I have a blog. I have a LinkedIn carousel cadence. I have 1,524 git commits in my personal AI platform. None of those let me show you the work between the episodes.
So I'm starting a newsletter.
The carousel format compresses three weeks of building into eight slides and one paragraph. It's good for the headline. It's terrible for the texture — the four broken Docker builds, the failed Prefect deployment, the asyncio event loop that cost me a weekend before I understood it. Those stories don't fit the format. They live in my git log and nowhere else.
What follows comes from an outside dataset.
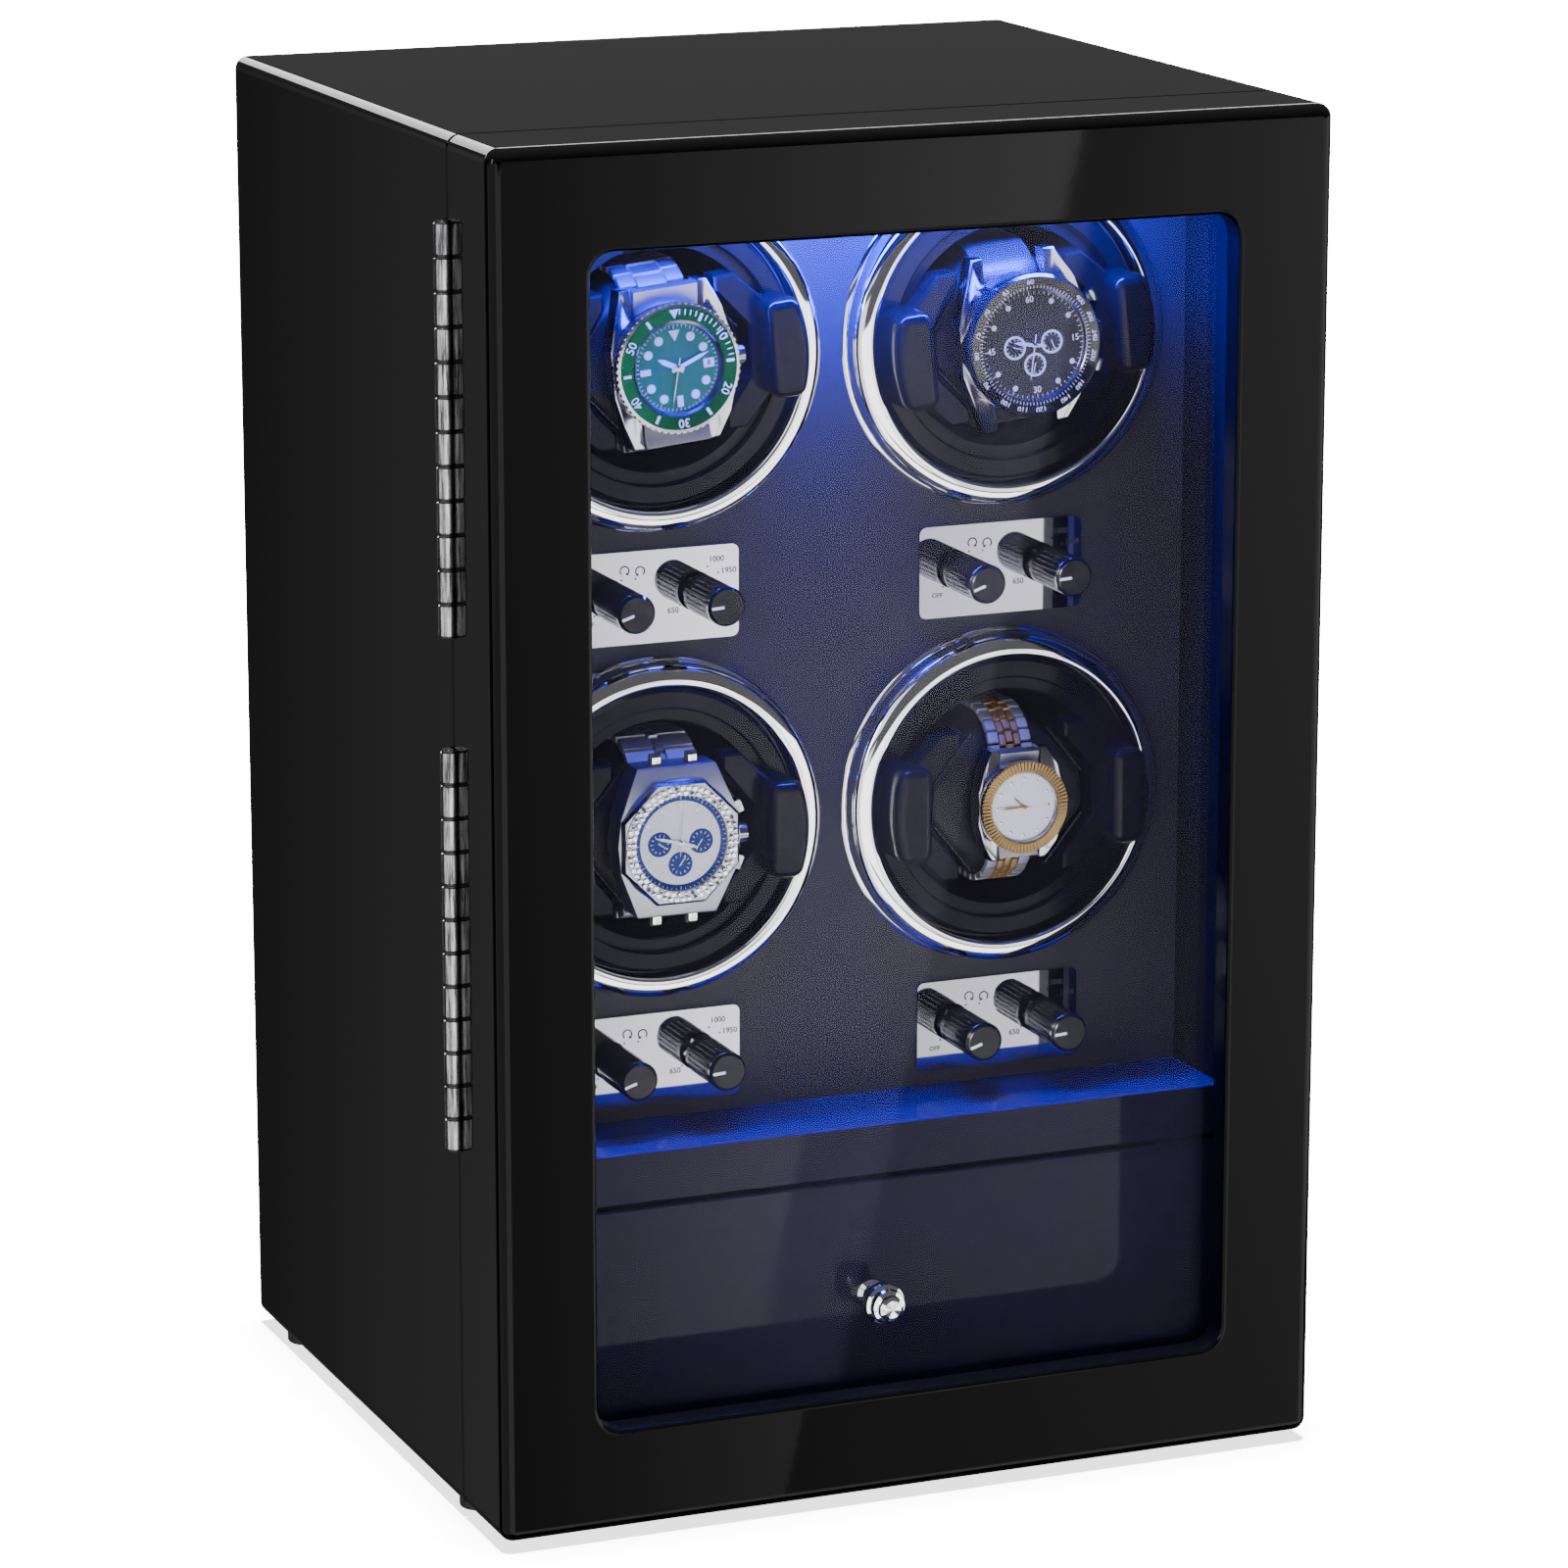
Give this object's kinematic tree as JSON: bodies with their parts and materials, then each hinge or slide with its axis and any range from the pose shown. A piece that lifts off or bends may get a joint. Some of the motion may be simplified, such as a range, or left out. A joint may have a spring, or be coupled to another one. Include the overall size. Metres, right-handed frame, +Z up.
{
  "type": "watch winder box",
  "caption": "Upright lacquered cabinet with a glazed hinged door, winding rotors that turn watches on cushions, control knobs, blue interior light and a drawer.",
  "frame": {"origin": "under the middle of the whole object, on the surface it stands on", "axes": "+Z up, the door faces -Y, the hinges are on the -X side"},
  "size_m": [0.2608, 0.2281, 0.403],
  "materials": {
    "back_board": "matte black",
    "bare_board": "satin black",
    "black_gloss": "gloss",
    "black_plastic": "fine texture",
    "board": "solder mask",
    "brass": "sintered bronze",
    "chrome": "polished",
    "cushion": "soft suede",
    "diffuser": "frosted",
    "felt": "short pile",
    "glass": "clear polished",
    "hinge_metal": "dark nickel",
    "knob_black": "semi-gloss",
    "lacquer": "high-gloss black lacquer",
    "leather": "fine grain, satin",
    "led": "lit blue",
    "magnet": "nickel",
    "motor_steel": "zinc plated",
    "rocker_black": "gloss",
    "rubber": "matte",
    "screw_steel": "satin",
    "steel_plate": "mirror polished",
    "watch_steel": "polished and brushed",
    "watch_two_tone": "steel and gold"
  },
  "bodies": {
    "cabinet": {"cabinet_shell": "lacquer", "back_panel": "back_board", "back_screws": "screw_steel", "dc_jack": "black_plastic", "switch_housing": "black_plastic", "feet": "rubber", "wall_lining": "leather", "winder_panel": "bare_board", "panel_leather": "leather", "divider_shelf": "lacquer", "led_strip": "led", "led_cover": "diffuser", "control_board": "board", "hinge_pins": "hinge_metal", "hinge_leaf_cabinet": "hinge_metal", "hinge_screws_cabinet": "screw_steel", "catch_magnets": "magnet", "bezel_rings": "chrome", "rotor_housings": "black_plastic", "rotor_bushes": "brass", "motors": "motor_steel", "control_plates": "steel_plate", "rotary_switches": "black_plastic", "switch_nuts": "chrome"},
    "door": {"door_frame": "lacquer", "door_glass": "glass", "glass_retainer": "black_plastic", "hinge_leaf_door": "hinge_metal", "hinge_screws_door": "screw_steel", "strike_plates": "magnet"},
    "drawer": {"drawer_front": "lacquer", "drawer_tray": "bare_board", "drawer_lining": "felt", "drawer_knob": "chrome", "drawer_knob_screw": "screw_steel"},
    "rocker": {"switch_rocker": "rocker_black"},
    "rotor_1": {"rotor_cup_1": "black_gloss", "rotor_shaft_1": "motor_steel"},
    "held_watch_1": {"cushion_1": "cushion", "watch_1": "watch_steel"},
    "rotor_2": {"rotor_cup_2": "black_gloss", "rotor_shaft_2": "motor_steel"},
    "held_watch_2": {"cushion_2": "cushion", "watch_2": "watch_steel"},
    "rotor_3": {"rotor_cup_3": "black_gloss", "rotor_shaft_3": "motor_steel"},
    "held_watch_3": {"cushion_3": "cushion", "watch_3": "watch_steel"},
    "rotor_4": {"rotor_cup_4": "black_gloss", "rotor_shaft_4": "motor_steel"},
    "held_watch_4": {"cushion_4": "cushion", "watch_4": "watch_two_tone"},
    "knob_1": {"control_knob_1": "knob_black"},
    "knob_2": {"control_knob_2": "knob_black"},
    "knob_3": {"control_knob_3": "knob_black"},
    "knob_4": {"control_knob_4": "knob_black"},
    "knob_5": {"control_knob_5": "knob_black"},
    "knob_6": {"control_knob_6": "knob_black"},
    "knob_7": {"control_knob_7": "knob_black"},
    "knob_8": {"control_knob_8": "knob_black"}
  },
  "joints": [
    {"name": "door_hinge", "type": "hinge", "parent": "cabinet", "child": "door", "pos_m": [-0.1278, -0.08, 0.203], "axis": [0, 0, -1], "range_deg": [0, 170]},
    {"name": "drawer_slide", "type": "slide", "parent": "cabinet", "child": "drawer", "axis": [0, -1, 0], "range_m": [0, 0.12]},
    {"name": "rocker_tilt", "type": "hinge", "parent": "cabinet", "child": "rocker", "pos_m": [0.0619, 0.1085, 0.148], "axis": [1, 0, 0], "range_deg": [-16, 0]},
    {"name": "rotor_1_turn", "type": "hinge", "parent": "cabinet", "child": "rotor_1", "pos_m": [-0.0531, -0.02, 0.331], "axis": [0, 1, 0], "continuous": true},
    {"name": "cushion_1_slide", "type": "slide", "parent": "rotor_1", "child": "held_watch_1", "axis": [0, -1, 0], "range_m": [0, 0.025]},
    {"name": "rotor_2_turn", "type": "hinge", "parent": "cabinet", "child": "rotor_2", "pos_m": [0.0569, -0.02, 0.331], "axis": [0, 1, 0], "continuous": true},
    {"name": "cushion_2_slide", "type": "slide", "parent": "rotor_2", "child": "held_watch_2", "axis": [0, -1, 0], "range_m": [0, 0.025]},
    {"name": "rotor_3_turn", "type": "hinge", "parent": "cabinet", "child": "rotor_3", "pos_m": [-0.0531, -0.02, 0.192], "axis": [0, 1, 0], "continuous": true},
    {"name": "cushion_3_slide", "type": "slide", "parent": "rotor_3", "child": "held_watch_3", "axis": [0, -1, 0], "range_m": [0, 0.025]},
    {"name": "rotor_4_turn", "type": "hinge", "parent": "cabinet", "child": "rotor_4", "pos_m": [0.0569, -0.02, 0.192], "axis": [0, 1, 0], "continuous": true},
    {"name": "cushion_4_slide", "type": "slide", "parent": "rotor_4", "child": "held_watch_4", "axis": [0, -1, 0], "range_m": [0, 0.025]},
    {"name": "knob_1_turn", "type": "hinge", "parent": "cabinet", "child": "knob_1", "pos_m": [-0.067, -0.054, 0.261], "axis": [0, 1, 0], "range_deg": [0, 150]},
    {"name": "knob_2_turn", "type": "hinge", "parent": "cabinet", "child": "knob_2", "pos_m": [-0.0392, -0.054, 0.261], "axis": [0, 1, 0], "range_deg": [0, 195]},
    {"name": "knob_3_turn", "type": "hinge", "parent": "cabinet", "child": "knob_3", "pos_m": [0.043, -0.054, 0.261], "axis": [0, 1, 0], "range_deg": [0, 150]},
    {"name": "knob_4_turn", "type": "hinge", "parent": "cabinet", "child": "knob_4", "pos_m": [0.0708, -0.054, 0.261], "axis": [0, 1, 0], "range_deg": [0, 195]},
    {"name": "knob_5_turn", "type": "hinge", "parent": "cabinet", "child": "knob_5", "pos_m": [-0.067, -0.054, 0.122], "axis": [0, 1, 0], "range_deg": [0, 150]},
    {"name": "knob_6_turn", "type": "hinge", "parent": "cabinet", "child": "knob_6", "pos_m": [-0.0392, -0.054, 0.122], "axis": [0, 1, 0], "range_deg": [0, 195]},
    {"name": "knob_7_turn", "type": "hinge", "parent": "cabinet", "child": "knob_7", "pos_m": [0.043, -0.054, 0.122], "axis": [0, 1, 0], "range_deg": [0, 150]},
    {"name": "knob_8_turn", "type": "hinge", "parent": "cabinet", "child": "knob_8", "pos_m": [0.0708, -0.054, 0.122], "axis": [0, 1, 0], "range_deg": [0, 195]}
  ],
  "couplings": [
    {"joint": "drawer_slide", "follows": "door_hinge", "m_per_rad": 0.0404}
  ]
}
The blog at blog.rduffy.uk gets the polished post-mortem. LinkedIn gets the headline. This newsletter gets the texture in between.
What that looks like:
— Sundays: a deep post on something I shipped, broke, or learned this week. Same building-in-public discipline as the blog, but the work-in-progress version. Screenshots of failed deploys. Git diffs from rollbacks. The 0.007 reranker score that almost got merged before I caught it.
— Wednesdays: five links, one paragraph each. What's actually shipping in AI infrastructure this week. Curated for builders, not for people performing AI fluency.
What you won't get: hot takes on AGI, "10 prompts that will change your life", or carousel-format thinkpieces. There are enough of those.
Who this is for: engineers, SREs, platform people who have shipped enough production systems to know what reliability actually costs, and who want to build with AI without pretending they wrote the Python themselves.
I don't write the Python. I direct AI to write it, and I judge whether the output works. That's the whole methodology and the whole content of this newsletter.
Same as every episode — every piece tracked through git commits, vault evidence, and ADRs. Building with AI means building the trust layer too. The newsletter is part of that trust layer.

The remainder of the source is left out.